Visuellement et musicalement, le résultat final est juste splendide : tableaux bichromes aux noirs profonds, dans lesquels des lignes fluorescentes semblent glisser jusqu'à l'infini, des machines volantes au design à la fois arrondi et anguleux filant dans un labyrinthe technoïde. Des motos qui laissent derrière elles des traînées colorées, des arènes changeant de formes dans des mouvements fluides, des combattants qui meurent dans une pluie de pixels.
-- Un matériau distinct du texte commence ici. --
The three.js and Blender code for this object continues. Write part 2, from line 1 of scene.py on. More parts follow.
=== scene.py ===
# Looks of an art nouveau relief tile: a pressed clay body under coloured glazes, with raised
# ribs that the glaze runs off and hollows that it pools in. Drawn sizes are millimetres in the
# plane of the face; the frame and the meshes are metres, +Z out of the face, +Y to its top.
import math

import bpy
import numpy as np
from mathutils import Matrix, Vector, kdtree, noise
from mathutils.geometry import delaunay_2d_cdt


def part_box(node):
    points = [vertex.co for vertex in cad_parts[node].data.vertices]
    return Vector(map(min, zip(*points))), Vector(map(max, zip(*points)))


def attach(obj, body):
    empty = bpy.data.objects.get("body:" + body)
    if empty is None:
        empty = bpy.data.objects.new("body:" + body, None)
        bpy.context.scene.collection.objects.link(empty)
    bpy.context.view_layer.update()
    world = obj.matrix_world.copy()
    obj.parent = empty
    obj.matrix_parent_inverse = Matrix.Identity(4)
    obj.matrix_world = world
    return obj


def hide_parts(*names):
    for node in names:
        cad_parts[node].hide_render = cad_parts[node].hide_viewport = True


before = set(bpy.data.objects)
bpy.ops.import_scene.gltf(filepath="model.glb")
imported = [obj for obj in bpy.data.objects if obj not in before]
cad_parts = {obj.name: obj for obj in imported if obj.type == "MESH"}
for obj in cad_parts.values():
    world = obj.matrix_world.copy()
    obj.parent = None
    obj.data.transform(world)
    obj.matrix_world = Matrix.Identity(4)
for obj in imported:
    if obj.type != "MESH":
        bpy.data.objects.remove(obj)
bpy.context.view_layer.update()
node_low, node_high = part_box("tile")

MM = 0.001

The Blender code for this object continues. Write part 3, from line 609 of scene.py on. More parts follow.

Restant en cela très fidèle au Tron original, Joseph Kosinski s'évertue néanmoins à placer la barre plus haut, le plaisir des yeux restant constant. L'image atteint la perfection idéalisée d'un monde numérique où ni le désordre ni l'usure n'ont leur place. Chaque objet, chaque personnage sont fétichisés à l'extrême, les beautés numériques tout droit sorties de la bande dessinée Skydolls. Il est plutôt logique que Tron : l'héritage gagne cette manche par rapport à son prédecesseur, l'expérience visuelle proposé par Tron ayant pris avec les années un bon coup dans l'aile. Plans statiques, découpage des personnages parfois approximatif, teintes un peu tristes... Musicalement parlant, le premier Tron faisait la part belle aux mélodies synthétiques de Wendy Carlos, et le moins que l'on puisse dire, c'est qu'elles sont terriblement datées. Si elles font corps avec le film qu'elles accompagnent, une écoute à part est vite lassante. celle des Daft punk pour la suite, ont l'effet contraire : elles emmènent le film à un tout autre niveau, tandis que l'écoute seule est tout simplement électrisante. Tant et si bien que le film paraît par moment n'être qu'un long clip dont tout son pourrait être coupé si ce n'est sa musique. En ce sens, Tron : L'héritage fait irrémédiablement penser à Interstella 5555, le film d'animation de Leiji Matsumoto sur le fond sonore de l'album Discovery des Daft. Une très belle expérience audio-visuelle.
L'intrigue ne fait pas vraiment dans l'original, représentant tout de même l'antithèse du premier Tron à l'époque. Ne se reposant sur aucune bande connue, il inventait sa propre mythologie. Dans Tron l'héritage, afin de projeter le plus vite possible le spectateur dans le monde fantastique de Tron, le personnage principal (Garrett Hedlund, bien dans le ton d'un Jeff Bridges jeune) plonge rapidement dans le vortex numérique sans que le scénario se soucie de crédibiliser son entrée. Il se retrouve ainsi dans l'arène à manier son disque comme un pro, pour être ensuite, tout aussi rapidement, récupéré par Quorra (Olivia Wilde, au charisme aveuglant) pour être présenté à son père. On retrouve alors un Jeff Bridges qui aurait tout de même du boire un petit café avant de tourner, son regard apathique et son air totalement absent jurant un peu avec l'importance séminale de son rôle. Et la trame scénaristique générale de reprendre des éléments connus de tous les récits mythologiques classiques, à base d'élu ("il est différent", dit un des premiers programmes du jeu), de figure du mal absolu et de sage omnipotent. Il ouvre ainsi la porte à une foultitude de références geek -Star Wars, Matrix, et même Charlie et la chocolaterie !- et au Graal de la SF, 2001, l'odyssée de l'espace. Comme si le film n'avait pas en lui de potentiel mythologique propre. C'est bien dommage, car malgré cela, le résultat final exerce une fascination indéniable. La preuve : après sa vision, je n'ai qu'une envie, le revoir (et le ré-écouter !).